One couldn't walk out of an evening without meeting loitering couples in the dusky streets and lanes. The boys had lost all their bashfulness about trying to speak French. They declared they could get along in France with three verbs, and all, happily, in the first conjugation: manger, aimer, payer,--quite enough! They called Beaufort "our town," and they were called "our Americans." They were going to come back after the war, and marry the girls, and put in waterworks!
"Chez-moi, sir!" Bill Gates called to Claude, saluting with a bloody hand, as he stood skinning rabbits before the door of his billet. "Bunny casualties are heavy in town this week!"
"You know, Wheeler," David remarked one morning as they were shaving, "I think Maxey would come back here on one leg if he knew about these excursions into the forest after mushrooms."
"Maybe."
"Aren't you going to put a stop to them?"

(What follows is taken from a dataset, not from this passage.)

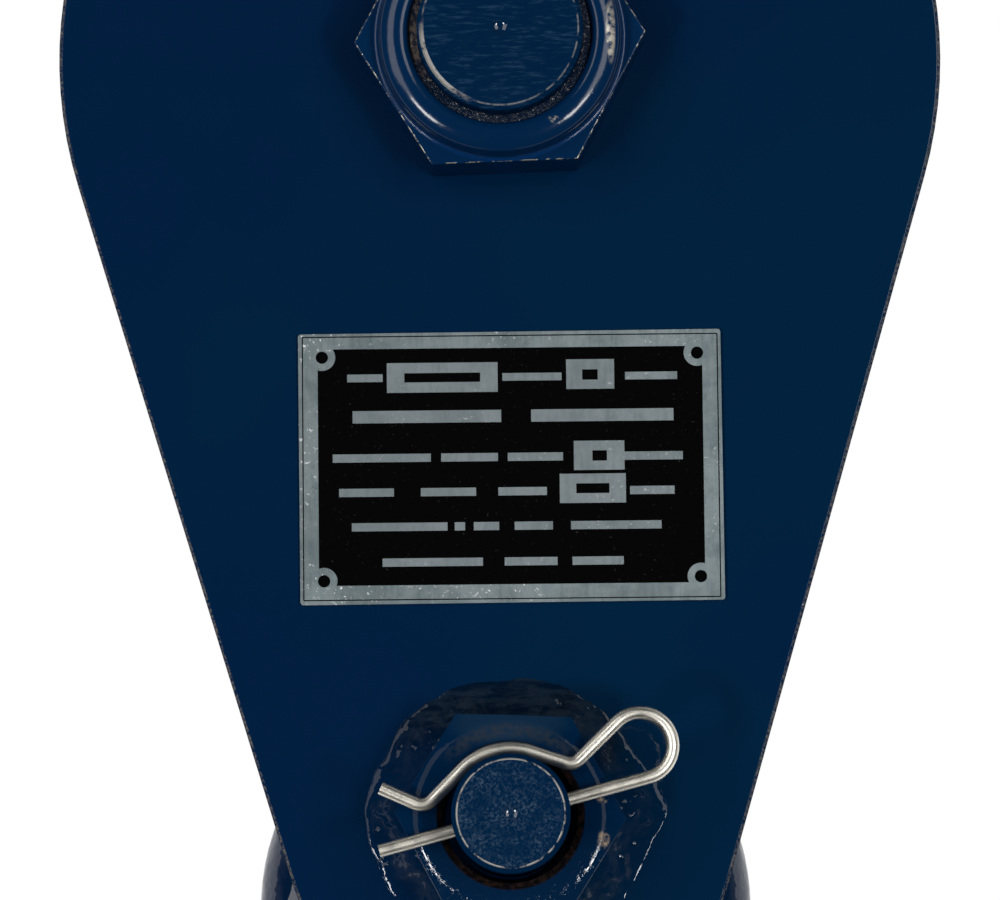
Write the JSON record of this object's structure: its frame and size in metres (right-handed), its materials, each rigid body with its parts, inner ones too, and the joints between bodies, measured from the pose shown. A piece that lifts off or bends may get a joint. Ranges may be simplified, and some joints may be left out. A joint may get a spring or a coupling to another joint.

"Not I!" Claude jerked, setting the corners of his mouth grimly.
"If the girls, or their people, make complaint to me, I'll interfere. Not otherwise. I've thought the matter over."
"Oh, the girls--" David laughed softly. "Well, it's something to acquire a taste for mushrooms. They don't get them at home, do they?"
When, after eight days, the Americans had orders to march, there was mourning in every house. On their last night in town, the officers received pressing invitations to the dance in the square. Claude went for a few moments, and looked on. David was dancing every dance, but Hicks was nowhere to be seen. The poor fellow had been out of everything. Claude went over to the church to see whether he might be moping in the graveyard.
There, as he walked about, Claude stopped to look at a grave that stood off by itself, under a privet hedge, with withered leaves and a little French flag on it. The old woman with whom they stayed had told them the story of this grave.